All these fans, all these people for whom this music is woven into the fabric of their lives, and questions like “Is this good?” or “Is this jazz?” feel extremely beside the point. Not that those questions don’t matter; I believe they do and I really tried with my film to deal with those questions by looking at the music itself—its musical form and style, its mode of production, its compositional and technical aspects—and letting the viewer weigh the strengths and weaknesses of this music. The film is not a free for all; it doesn’t come to an, “Oh well, taste is subjective; I guess Britney Spears and Tolstoy really are the same” conclusion. I do think it’s possible, and essential, to argue about these things with all the passionate intensity arguments about art should have, but without denying the humanity of those who disagree with you.  

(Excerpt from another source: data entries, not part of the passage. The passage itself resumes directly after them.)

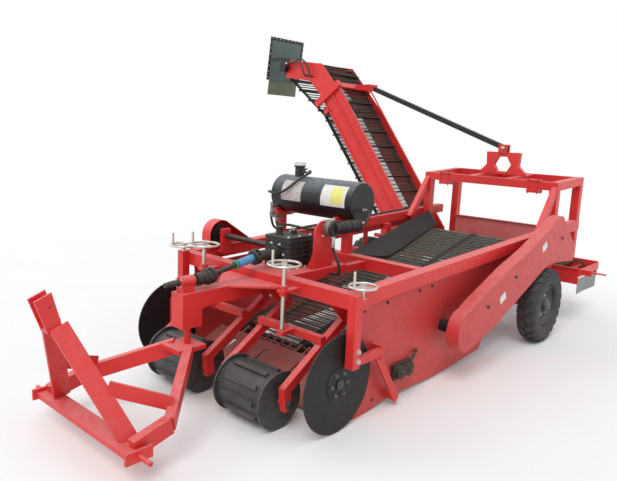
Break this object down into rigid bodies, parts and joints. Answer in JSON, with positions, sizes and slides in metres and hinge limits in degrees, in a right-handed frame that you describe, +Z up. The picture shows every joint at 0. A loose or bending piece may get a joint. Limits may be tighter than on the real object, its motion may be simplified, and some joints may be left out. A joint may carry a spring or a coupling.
{
  "type": "towed potato harvester",
  "caption": "Towed potato harvester with an A-frame hitch, ridge rollers, coulter discs, digging share, rod web, cross conveyor and a side elevator held by a stay.",
  "frame": {"origin": "centre of the whole machine's footprint, on the ground", "axes": "+X forward to the hitch, +Y to the machine's left, +Z up"},
  "size_m": [6.096, 5.153, 3.33],
  "materials": {
    "red_paint": "gloss enamel",
    "black_paint": "satin",
    "dark_steel": "worn, oily",
    "plated_steel": "zinc plated",
    "cast_iron": "dark cast",
    "blue_plastic": "moulded",
    "rubber": "sheet",
    "tyre": "moulded",
    "grey_sheet": "woven belting",
    "olive_sheet": "woven belting"
  },
  "bodies": {
    "chassis": {"baffle_brackets": "red_paint", "belt_case": "red_paint", "case_mounts": "dark_steel", "chain_case": "red_paint", "clamp_pads": "rubber", "coulter_handwheels": "plated_steel", "coulter_shanks": "red_paint", "cross_frame": "red_paint", "cross_shaft": "dark_steel", "cross_web": "dark_steel", "digging_share": "red_paint", "drawbar": "red_paint", "elevator_bearings": "red_paint", "gantry": "red_paint", "gearbox": "cast_iron", "kingpin": "red_paint", "main_frame": "red_paint", "main_web": "dark_steel", "mast": "red_paint", "oil_hoses": "rubber", "oil_tank": "black_paint", "pto_bearing": "red_paint", "pto_shaft": "dark_steel", "pto_sleeve": "blue_plastic", "pump": "cast_iron", "pump_bracket": "red_paint", "rear_panel": "red_paint", "rubber_baffle": "rubber", "screw_brackets": "red_paint", "side_plate_left": "red_paint", "side_plate_right": "red_paint", "side_shakers": "cast_iron", "tail_flap": "grey_sheet", "tank_filter": "dark_steel", "tank_stand": "red_paint", "valve_block": "dark_steel", "web_shafts": "dark_steel", "wheel_axle": "red_paint"},
    "hitch": {"hitch_frame": "red_paint"},
    "elevator": {"elevator_frame": "red_paint", "elevator_web": "dark_steel", "head_motor": "cast_iron", "head_hoses": "rubber", "curtain_frame": "dark_steel", "curtain": "grey_sheet", "discharge_flap": "olive_sheet", "elevator_rollers": "dark_steel"},
    "stay": {"elevator_stay": "black_paint"},
    "wheel_left": {"tyre_left": "tyre", "rim_left": "dark_steel"},
    "coulter_left": {"coulter_disc_left": "dark_steel"},
    "roller_frame_left": {"roller_arms_left": "red_paint"},
    "roller_left": {"ridge_roller_left": "dark_steel"},
    "depth_screw_left": {"depth_screw_left": "plated_steel"},
    "wheel_right": {"tyre_right": "tyre", "rim_right": "dark_steel"},
    "coulter_right": {"coulter_disc_right": "dark_steel"},
    "roller_frame_right": {"roller_arms_right": "red_paint"},
    "roller_right": {"ridge_roller_right": "dark_steel"},
    "depth_screw_right": {"depth_screw_right": "plated_steel"}
  },
  "joints": [
    {"name": "wheel_left_spin", "type": "hinge", "parent": "chassis", "child": "wheel_left", "pos_m": [-1.452, 2.24804, 0.365], "axis": [0, 1, 0], "continuous": true},
    {"name": "coulter_left_spin", "type": "hinge", "parent": "chassis", "child": "coulter_left", "pos_m": [1.491, 2.09654, 0.34], "axis": [0, 1, 0], "continuous": true},
    {"name": "roller_frame_left_lift", "type": "hinge", "parent": "chassis", "child": "roller_frame_left", "pos_m": [1.158, 1.59154, 0.67], "axis": [0, -1, 0], "range_deg": [0, 12]},
    {"name": "roller_left_spin", "type": "hinge", "parent": "roller_frame_left", "child": "roller_left", "pos_m": [1.73, 1.59154, 0.202], "axis": [0, 1, 0], "continuous": true},
    {"name": "depth_screw_left_travel", "type": "slide", "parent": "chassis", "child": "depth_screw_left", "axis": [0, 0, 1], "range_m": [0, 0.085]},
    {"name": "wheel_right_spin", "type": "hinge", "parent": "chassis", "child": "wheel_right", "pos_m": [-1.452, 0.13504, 0.365], "axis": [0, 1, 0], "continuous": true},
    {"name": "coulter_right_spin", "type": "hinge", "parent": "chassis", "child": "coulter_right", "pos_m": [1.491, 0.30654, 0.34], "axis": [0, 1, 0], "continuous": true},
    {"name": "roller_frame_right_lift", "type": "hinge", "parent": "chassis", "child": "roller_frame_right", "pos_m": [1.158, 0.79154, 0.67], "axis": [0, -1, 0], "range_deg": [0, 12]},
    {"name": "roller_right_spin", "type": "hinge", "parent": "roller_frame_right", "child": "roller_right", "pos_m": [1.73, 0.79154, 0.202], "axis": [0, 1, 0], "continuous": true},
    {"name": "depth_screw_right_travel", "type": "slide", "parent": "chassis", "child": "depth_screw_right", "axis": [0, 0, 1], "range_m": [0, 0.085]},
    {"name": "hitch_yaw", "type": "hinge", "parent": "chassis", "child": "hitch", "pos_m": [2.013, 1.19154, 0.485], "axis": [0, 0, 1], "range_deg": [-25, 25]},
    {"name": "elevator_lift", "type": "hinge", "parent": "chassis", "child": "elevator", "pos_m": [-2.602, 0.26554, 0.489], "axis": [-1, 0, 0], "range_deg": [0, 10]},
    {"name": "stay_swing", "type": "hinge", "parent": "chassis", "child": "stay", "pos_m": [-2.646, 1.19154, 1.85], "axis": [-1, 0, 0], "range_deg": [0, 10]}
  ],
  "couplings": [
    {"joint": "depth_screw_left_travel", "follows": "roller_frame_left_lift", "m_per_rad": 0.38},
    {"joint": "depth_screw_right_travel", "follows": "roller_frame_right_lift", "m_per_rad": 0.38},
    {"joint": "stay_swing", "follows": "elevator_lift", "ratio": 0.8457}
  ]
}
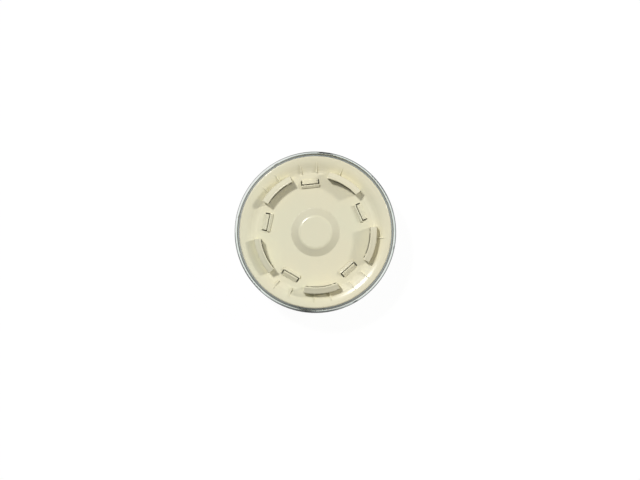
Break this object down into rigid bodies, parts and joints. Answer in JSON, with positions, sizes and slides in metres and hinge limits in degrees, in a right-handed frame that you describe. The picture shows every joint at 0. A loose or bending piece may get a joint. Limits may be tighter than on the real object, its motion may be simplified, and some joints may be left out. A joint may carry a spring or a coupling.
{
  "type": "heat detector",
  "caption": "Round ceiling heat detector: glossy dished face with hollow fins and clip windows, bright trim ring, twist-lock base and spring and diaphragm contacts.",
  "frame": {"origin": "centre of the mounting face, on the ceiling side", "axes": "+Z from the ceiling towards the room, out of the face; +Y towards the top of the face; +X towards its right"},
  "size_m": [0.1, 0.1, 0.0384],
  "materials": {
    "cream_plastic": "glossy moulded",
    "trim_chrome": "polished",
    "contact_steel": "satin",
    "plated_steel": "bright zinc plated",
    "brass": "satin",
    "aluminium": "spun satin",
    "gasket_rubber": "matt",
    "solder": "dull cast",
    "phosphor_bronze": "bright rolled",
    "insulator": "matt moulded",
    "silver": "polished",
    "wire_insulation": "smooth"
  },
  "bodies": {
    "base": {"mounting_base": "cream_plastic", "base_contact_1": "contact_steel", "base_contact_2": "contact_steel", "base_contact_3": "contact_steel", "base_contact_4": "contact_steel", "terminal_clamps": "plated_steel", "terminal_screws": "plated_steel"},
    "head": {"rear_housing": "cream_plastic", "front_cover": "cream_plastic", "chassis": "cream_plastic", "trim_ring": "trim_chrome", "head_blade_1": "brass", "head_blade_2": "brass", "head_blade_3": "brass", "head_blade_4": "brass", "blade_rivets": "brass", "chassis_screws": "plated_steel", "chamber_dome": "aluminium", "dome_gasket": "gasket_rubber", "dome_screws": "plated_steel", "leak_vent": "brass", "sleeve_seal": "gasket_rubber", "plunger_sleeve": "brass", "sleeve_nut": "brass", "heat_collector": "aluminium", "fusible_slug": "solder", "plunger_spring": "contact_steel", "diaphragm_gasket": "gasket_rubber", "diaphragm": "phosphor_bronze", "diaphragm_clamp": "aluminium", "clamp_screws": "plated_steel", "contact_block": "insulator", "block_screws": "plated_steel", "fixed_contact_block": "insulator", "fixed_block_screws": "plated_steel", "rate_leaf_tab": "brass", "temp_leaf_tab": "brass", "rate_fixed_contact": "brass", "temp_fixed_contact": "brass", "contact_adjusters": "brass", "lead_wires": "wire_insulation"},
    "plunger": {"plunger": "contact_steel"},
    "temp_leaf": {"temp_contact_leaf": "phosphor_bronze", "temp_contact_point": "silver"},
    "rate_stud": {"diaphragm_stud": "insulator"},
    "rate_leaf": {"rate_contact_leaf": "phosphor_bronze", "rate_contact_point": "silver"}
  },
  "joints": [
    {"name": "head_twist", "type": "hinge", "parent": "base", "child": "head", "pos_m": [0, 0, 0], "axis": [0, 0, 1], "range_deg": [0, 18.5]},
    {"name": "plunger_drop", "type": "slide", "parent": "head", "child": "plunger", "axis": [0, 0, -1], "range_m": [0, 0.0012], "deforming": ["plunger_spring"]},
    {"name": "temp_leaf_bend", "type": "hinge", "parent": "head", "child": "temp_leaf", "pos_m": [0, -0.017, 0.0159], "axis": [-1, 0, 0], "range_deg": [0, 5]},
    {"name": "diaphragm_stroke", "type": "slide", "parent": "head", "child": "rate_stud", "axis": [0, 0, -1], "range_m": [0, 0.0008]},
    {"name": "rate_leaf_bend", "type": "hinge", "parent": "head", "child": "rate_leaf", "pos_m": [-0.018, -0.017, 0.0159], "axis": [-1, 0, 0], "range_deg": [0, 3]}
  ],
  "couplings": [
    {"joint": "temp_leaf_bend", "follows": "plunger_drop", "rad_per_m": 58.824},
    {"joint": "rate_leaf_bend", "follows": "diaphragm_stroke", "rad_per_m": 58.824}
  ]
}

I get it, this stuff really matters to me, too, but don’t be an asshole. I think it’s possible to say that if you have one person who loves a piece of art and another who doesn’t love it, maybe even hates it—what if we approached that conflict with the assumption that the person who loves it is just right? More correct in some way? I’m not saying this is literally true, because everyone’s point of view matters, but it seems to me now that somehow the love is more…real. It feels weightier and more significant than the hate.  

Cineaste: To what extent do you identify with G? While you began as an “experimental” or “avant-garde” filmmaker, you’re now moving more fully within the commercial filmmaking/television world. Have folks questioned your move in this direction, and is G’s way of dealing with his career something you personally relate to, something that’s helpful for you?

Lane: Yeah, I talked about this with Kenny a few times, that I related to him as a working artist, someone who has to intelligently balance some sense of authenticity or personal taste with the demands of a marketplace. I never was really that great of an avant-garde artist; I think I was always leaning too middlebrow in most cases. Over time I realized I was better off in “pop,” let’s say, because I lean just weird enough to stand out in more mainstream settings and I want big audiences, not just because I want to make a living but because I genuinely want to communicate with lots of people, and I feel successful when I am getting to do that, and it seems to be working!  

It really matters to me that audiences enjoy and get something out of my films, not just that critics like them and that I get paid for making them. Unlike Kenny, I do care about critics and care deeply about a serious level of discourse and analysis. But this all sounds too calculated. I mainly make films that I personally would want to watch, and as Kenny says in my film, I’m lucky that what appeals to me also appeals to other people. Not the biggest audiences in the world, not even close—but if it’s a big enough number where I can continue to pay my rent, I’ll continue to feel lucky.

Anyway, as a thinking person and artist, no, I did not relate to Kenny at all when I began the project. But as a person who lives in the real world and not in some fantasyland of “purity” in arts funding or whatever, I did and do relate to him.  

Listening to Kenny G is an HBO Original documentary streaming on HBO Max.